Above: the downstairs loo got painted black

Incredibly, none of us considered that this prestigious job would definitely not go to a navigationally deficient teenager who'd only been driving two years, solely in an ancient Morris Minor. Somehow a nepotistic interview was procured (and bear with me, as there is a link to these images of my house).

Above: the bin area got painted black

I turned up at the All England Lawn Tennis and Croquet Club and met a man who must have owed a large favour to my mum's misguided friend. Very quickly it became clear that – duh, obviously – my competition was an army of retired taxi drivers, decades of The Knowledge at their core.

Above: the drinks trolley/dogbed got painted black

As only a blissfully unjaded teenager can, I thought I was getting away with it, and soldiered through question after question about the detailed routes that would get me, the limo and an imaginary Steffi Graff to the grounds from a variety of geographically hypothetical London hotels at which she might have been staying.

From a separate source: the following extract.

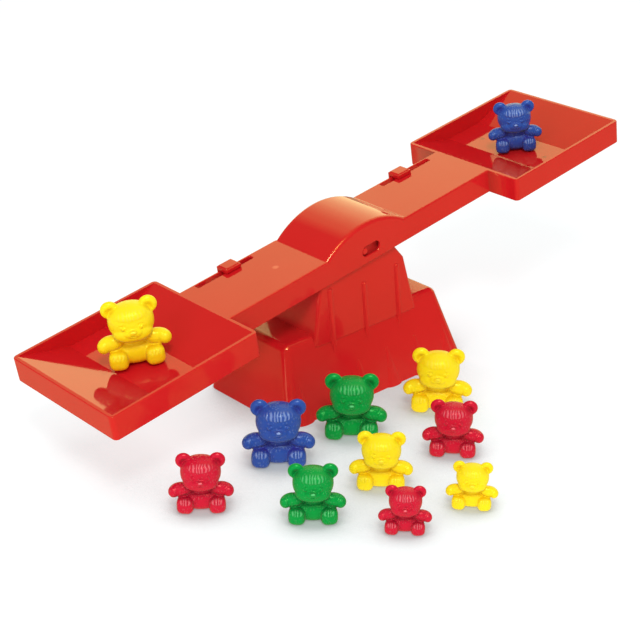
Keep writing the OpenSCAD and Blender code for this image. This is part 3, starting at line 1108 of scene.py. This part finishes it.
@dataclass(frozen=True)
class WhiteTable:
    """Matt white table board, which keeps the toy's shadow and, near the pieces, a painted contact
    shadow.

    Attributes:
        half_mm: half its size.
        seen: its colour to the camera, under its own glow.
        bounced: its colour to light that it sends on.
        mirrored: its colour in reflections.
        glow: brightness that the camera sees on open board.
        fill: brightness that it lends to the toy's undersides.
        contact_mm: how near a piece darkens it with painted shadow.
        contact_air: shares of open air at which it is darkest and clear.
        contact_dark: share of the glow that is left at its darkest.
        contact_rays: rays that look for the pieces.
    """

    half_mm: float = 4000.0
    seen: Colour = (0.32, 0.355, 0.355, 1.0)
    bounced: Colour = (0.94, 0.94, 0.94, 1.0)
    mirrored: Colour = (0.6, 0.56, 0.29, 1.0)
    glow: float = 0.74
    fill: float = 0.4
    contact_mm: float = 52.0
    contact_air: Pair = (0.55, 0.92)
    contact_dark: float = 0.3
    contact_rays: int = 8

    def material(self) -> bpy.types.Material:
        """Returns the board's material, which answers each kind of ray in its own way."""
        material, tree, _ = new_material("white_table")
        tree.nodes.clear()
        rays = add_node(tree, "ShaderNodeLightPath").outputs
        bounced = mix_colours(tree, rays["Is Glossy Ray"], self.bounced, self.mirrored)
        colour = mix_colours(tree, rays["Is Camera Ray"], bounced, self.seen)
        board = add_node(tree, "ShaderNodeBsdfDiffuse", {"Color": colour}).outputs[0]
        # painted contact shadow: the board's glow to the camera dims where pieces close off the air
        contact = add_node(tree, "ShaderNodeAmbientOcclusion", {
            "Distance": self.contact_mm * MM}, samples=self.contact_rays)
        shade = remap(tree, contact.outputs["AO"], self.contact_air, (self.contact_dark, 1.0))
        seen = number(tree, "MULTIPLY", shade, self.glow)
        filled = number(tree, "MULTIPLY", rays["Is Diffuse Ray"], self.fill)
        level = mix_numbers(tree, rays["Is Camera Ray"], filled, seen)
        lift = add_node(tree, "ShaderNodeEmission", {"Strength": level}).outputs[0]
        both = add_node(tree, "ShaderNodeAddShader", {0: board, 1: lift}).outputs[0]
        add_node(tree, "ShaderNodeOutputMaterial", {"Surface": both})
        return material

    def build(self) -> None:
        """Lays the board under the toy."""
        bm = bmesh.new()
        bmesh.ops.create_grid(bm, x_segments=1, y_segments=1, size=self.half_mm * MM)
        table = object_from(bm, "floor")
        table.data.materials.append(self.material())


@dataclass(frozen=True)
class Studio:
    """White table, soft lamps, the room and the camera at the photograph's angle.

    Attributes:
        camera_mm: where the camera stands.
        target_mm: the point that it looks at.
        lens: its focal length.
        sensor_mm: width of its sensor.
        far_m: how far it sees.
        ambient: even light of the room.
        dim: brightness of the dark room in reflections.
        warm: tint of all reflections of the room.
        glows: bright fields of the room, only in reflections.
        lamps: the soft lamps.
    """

    camera_mm: Triple = (-529.2, -565.3, 401.6)
    target_mm: Triple = (-14.1, 0.0, 35.5)
    lens: float = 87.36
    sensor_mm: float = 36.0
    far_m: float = 20.0
    ambient: float = 0.73
    dim: float = 0.26
    warm: Colour = (1.0, 0.93, 0.45, 1.0)
    glows: tuple[Glow | WindowWall, ...] = (
        WindowWall(4, (-0.06, 0.14), 0.95), WindowWall(4, (0.2, 0.5), 0.9),
        Glow(-140, 60, 60, 0.6), Glow(-156, 57, 17, 15.0))
    lamps: tuple[SoftLamp, ...] = (
        SoftLamp("key_softbox", (-620, -739, 1189), 320, 8.0),
        SoftLamp("fill_softbox", (-900, -250, 330), 350, 0.7))

    def camera(self) -> None:
        """Makes the camera and gives it to the scene."""
        data = bpy.data.cameras.new("camera")
        data.lens = self.lens
        data.sensor_width = self.sensor_mm
        data.clip_end = self.far_m
        bpy.context.scene.camera = place_aimed(data, self.camera_mm, self.target_mm)

    def world(self) -> None:
        """Lights the room evenly, shows white to the camera and the glows to reflections."""
        world = bpy.data.worlds.new("room")
        bpy.context.scene.world = world
        world.use_nodes = True
        tree = world.node_tree
        tree.nodes.clear()
        rays = add_node(tree, "ShaderNodeLightPath").outputs
        way = add_node(tree, "ShaderNodeTexCoord").outputs["Generated"]
        mirrored: Any = self.dim
        for glow in self.glows:
            mirrored = number(tree, "ADD", mirrored, glow.add(tree, way))
        seen = number(tree, "MAXIMUM", rays["Is Camera Ray"], rays["Is Transmission Ray"])
        level = remap(tree, seen, target=(self.ambient, 1.0))
        level = mix_numbers(tree, rays["Is Glossy Ray"], level, mirrored)
        tint = mix_colours(tree, rays["Is Glossy Ray"], (1, 1, 1, 1), self.warm)
        light = add_node(tree, "ShaderNodeBackground", {"Color": tint, "Strength": level})
        add_node(tree, "ShaderNodeOutputWorld", {"Surface": light.outputs[0]})

    def build(self) -> None:
        """Sets up camera, table, lamps, world and the plain view transform."""
        self.camera()
        WhiteTable().build()
        for lamp in self.lamps:
            lamp.build()
        self.world()
        bpy.context.scene.view_settings.view_transform = "Standard"


def build_balance(beam: BeamPose) -> None:
    """Dresses the stand, the beam, the riders, the pin and the axle.

    Args:
        beam: pose of the beam.
    """
    gate = Mark((-48.2, -1.6, 0.0), 2.2, "#E86A50")
    ejectors = [Mark(at, 1.9, "#8E1110") for at in ((139.8, -23.5, -9.8), (138.0, 23.0, -9.8))]
    marks = tuple(mark.moved(beam.matrix()) for mark in (gate, *ejectors))
    name = GlossMoulding.name
    gloss = GlossMoulding().build()
    marked = GlossMoulding(name=f"{name}_with_gate_marks", marks=marks).build()
    nooked = GlossMoulding(name=f"{name}_with_dull_nooks", nook_mm=30.0).build()
    StandMoulding("base_shell", "base", 0.35).build(nooked)
    BeamMoulding("balance_beam", "beam", 0.5, widest_mm=2.4).build(marked)
    Moulding("rider_left", "rider_left", 0.4).build(gloss)
    Moulding("rider_right", "rider_right", 0.4).build(gloss)
    Moulding("stop_pin", "base", 0.3).build(gloss)
    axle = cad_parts["fulcrum_axle"]
    axle.data.materials.clear()
    axle.data.materials.append(GroundSteel().build())


def main() -> None:
    """Builds the balance, the bears and the studio."""
    logging.basicConfig(level=logging.INFO, format="%(message)s")
    beam = BeamPose()
    build_balance(beam)
    BearSet().build(beam)
    Studio().build()


if __name__ == "__main__":
    main()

Above: the black paint theme in the kitchen continues

All my routes, however, resolutely included Waterloo Bridge, much to my interrogator's bewilderment. Quite simply it was the only route I knew across central London. It had always worked for me, why stray into the unknown – especially in an increasingly stressful job interview? Eventually, after questioning the directness of most of my suggested routes, my interrogator was forced to ask: "And, Kate, if Waterloo Bridge is closed...?"

Needless to say, and luckily for Steffi et al, I didn't get the job.

These days, this anecdote is often used to taunt me after a particularly idiotic navigational fail. But this weekend, it was used in an interiors context: could it be, it was suggested, that black paint was my "interiors Waterloo Bridge"? In other words, is it my default solution to any number of design situations. The photographic evidence is rather persuasive...

All came up after a trip to Wickes for cork tiles (for an exciting corkboard project I'll be sharing soon): I returned minus tiles but with an impulse-bought can of black spray paint for metal.

The two lamps above (one from Habitat, one from Sainsbury's) have been bugging me for a while. I love the shape of both but hate the chrome base of the table lamp, and the cream of the desk lamp (it's almost the only cream thing in the house). My go-to idea? Yes: black paint.

It could be disastrous... I shall keep you posted. Meanwhile – does anyone else have their own "Waterloo Bridge"?